This scenario describes a five-component Job that matches the family information entries in the main input file against those in a reference input file, and displays the exact matches and the rejected data in different tables on the console. The dynamic feature is leveraged to save the time of configuring individual columns in the schema of each component.
Drop two tFileInputDelimited components, a tJoin component, and two tLogRow components from the Palette onto the design workspace, and label them to better identify their roles in the Job, as shown above.
Connect the tFileInputDelimited component labelled Main_Input to the tJoin component, which is labelled Check, using a Row > Main connection.
Repeat the step above to connect the tFileInputDelimited component labelled Ref_Input to the tJoin component. This Row connection automatically appears as a lookup link.
Connect the tJoin component to the tLogRow component labelled Matches using a Row > Main connection. This link will gather the data of the exact matches.

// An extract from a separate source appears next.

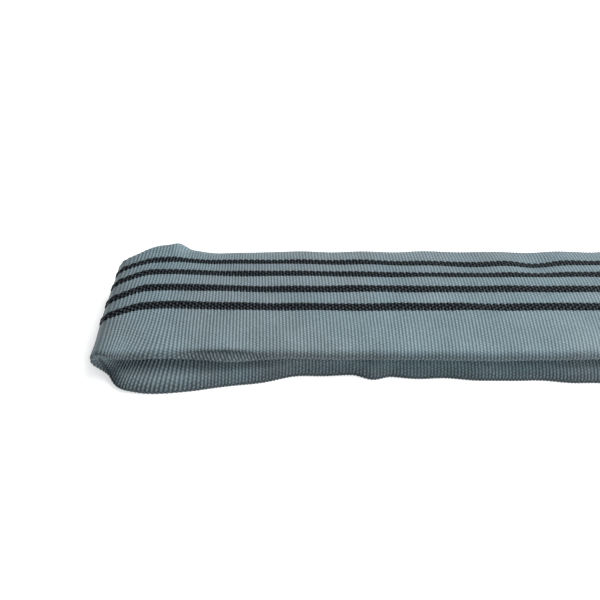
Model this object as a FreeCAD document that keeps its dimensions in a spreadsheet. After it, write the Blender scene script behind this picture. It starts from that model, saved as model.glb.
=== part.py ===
"""Round sling, 4 tonne size, lying flat: an endless core of polyester strands in a woven tubular sleeve.

Frame: the origin is on the underside, on the centreline, at the fold line in the middle of the length.
+X runs along the sling to its right bight, +Y across it to the far edge, +Z up.
The two legs lie one on the other and meet in a bight, an eye, at each end.
The left half is swept along its own path, and the right half is its mirror image.
"""

import FreeCAD, Part
import math
import os
import Sketcher

V = FreeCAD.Vector

DIMENSIONS = [
    ("half_length", 247.25, "fold line to the centre of a bight's bend"),
    ("leg_width", 78.0, "flat width of one leg"),
    ("leg_thickness", 11.0, "thickness of one leg"),
    ("fabric_thickness", 1.2, "wall of the woven sleeve"),
    ("bend_radius", 8.25, "centreline radius of a bight"),
    ("settle_drop", 3.5, "how far the upper leg sinks behind a bight"),
    ("settle_run", 70.0, "length over which it sinks"),
    ("fold_gap", 0.6, "gap between the two halves at the fold line"),
    ("stripe_width", 4.9, "width of one identification stripe"),
    ("stripe_pitch", 12.0, "stripe to stripe"),
    ("stripe_offset", 9.6, "middle of the four stripes from the centreline"),
    ("stripe_depth", 0.6, "depth of a stripe's yarns in the sleeve"),
    ("strand_radius", 3.7, "one strand of the core, packed"),
    ("strand_pitch", 8.7, "strand to strand"),
    ("selvedge_radius", 0.4, "knitted catch cord in the near edge's wall"),
    ("tape_thickness", 0.35, "tape round the joined ends of the core"),
    ("tape_length", 14.0, "length of that tape"),
    ("tape_position", 150.0, "its middle from the fold line"),
    ("collar_position", 66.0, "start of the sleeve's overlap from the fold line"),
    ("collar_length", 64.0, "length of the overlap"),
    ("collar_wall", 1.0, "wall of the overlapping end"),
    ("collar_gap", 0.05, "overlap to the sleeve under it"),
    ("seam_thread", 0.4, "radius of the closing seam's thread"),
    ("seam_stitch", 3.6, "length of one stitch"),
    ("seam_pitch", 5.0, "stitch to stitch"),
    ("seam_margin", 5.0, "seam row to the overlap's end"),
    ("label_width", 58.0, "label along the sling"),
    ("label_length", 62.0, "label from its root to its free edge"),
    ("label_thickness", 0.8, "folded label tape"),
    ("label_slope", 15.0, "how steeply it hangs to the ground, degrees"),
    ("label_position", 98.0, "its middle from the fold line"),
    ("label_root_gap", 0.7, "overlap's edge to the label's root"),
    ("label_corner", 5.0, "radius of the label's free corners"),
    ("cover_thickness", 0.3, "clear film over the printed field"),
    ("cover_margin", 9.0, "film's edge to the label's edge"),
    ("bar_thickness", 0.25, "plain marking bars under the film"),
    ("bar_width", 3.4, "width of one bar"),
    ("bar_inset", 3.0, "a bar's end to the film's edge"),
    ("long_bar", 32.0, "length of the first and third bar"),
    ("short_bar", 24.0, "length of the second and fourth bar"),
    ("label_stitch", 2.4, "length of a border stitch"),
    ("label_stitch_pitch", 4.0, "border stitch to border stitch"),
]

STRIPES = 4
STRANDS = 8
MARKING_BARS = 4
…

Connect the tJoin component to the tLogRow component labelled Rejects using a Row > Inner join reject connection. This link will gather the rejected data.
Double-click the tFileInputDelimited component labelled Main_Input to display its Basic settings view.
The dynamic schema feature is only supported in Built-In mode and requires the input file to have a header row.
Click the [...] button next to the File Name/Stream field to browse to your main input file, and type in 1 in the Header field to define the first row as the header row.
In this use case, the main input file contains the following information:
FirstName;LastName;HouseNo;Street;City Gerald;Roosevelt;48;Fairview Avenue;Oklahoma City Benjamin;Harrison;27;Katella Avenue;Little Rock Bob;Clinton;11;Bowles Avenue;Raleigh James;Quincy;45;Cerrillos Road;Saint Paul Gerald;Harrison;27;Katella Avenue;Little Rock Harry;Madison;85;Santa Monica Road;Raleigh Helen;Roosevelt;48;Fairview Avenue;Oklahoma City Mary;Clinton;11;Bowles Avenue;Raleigh Cathey;Quincy;45;Cerrillos Road;Saint Paul John;Smith;64;Market Street;Helena
Click Edit schema to define the schema for this component.
In this use case, the main input file has five columns: FirstName, LastName, HouseNo, Street, and City. However, as we can leverage the advantage of the dynamic schema feature, we simply define two columns: one string type of column for the first names of people, and one dynamic column for the family information. To do so:
Click the [+] button to add two columns, and name them FirstName and FamilyInfo respectively.
Select String from the Type list for the FirstName column to retrieve the first name of each person on the name list.
Select Dynamic from the Type list for the FamilyInfo column to retrieve the rest information of each person on the name list: the last name, house number, street, and city, which all together will identify a family.
Click OK to propagate the schema and close the [Schema] dialog box.
Following steps similar to the above, define the properties for the tFileInputDelimited component labelled Ref_Input: the path to the reference input file, the header row, and the schema. This time, just define one dynamic column, FamilyInfo, to retrieve the four columns of the reference input file, which contains the following information:
LastName;HouseNo;Street;City Clinton;11;Bowles Avenue;Raleigh Quincy;45;Cerrillos Road;Saint Paul Smith;64;Market Street;Helena
Double-click the tJoin component to open its Basic settings view.
Click Edit schema to open the [Schema] dialog box to check the data structures of the input files and define the data you want to pass to the output components.
In this scenario, we want to pass both columns of the main input file, FirstName and FamilyInfo, to the output files, so simply copy the schema columns of the main input file by clicking the [->>] button. Then, click OK to validate the schema and close the dialog box.
In the Key definition area, click the [+] button to add one column to the list and then select the input column you want to match from the Input key attribute list and the reference column against which you want match the input column from Lookup key attribute list, FamilyInfo and row2.FamilyInfo respectively in this example.
Make sure that the Inner join (with reject output) check box is selected to define one of the outputs as inner join reject table.
In the Basic settings view of each tLogRow component, select the Table option to display the output information in table cells.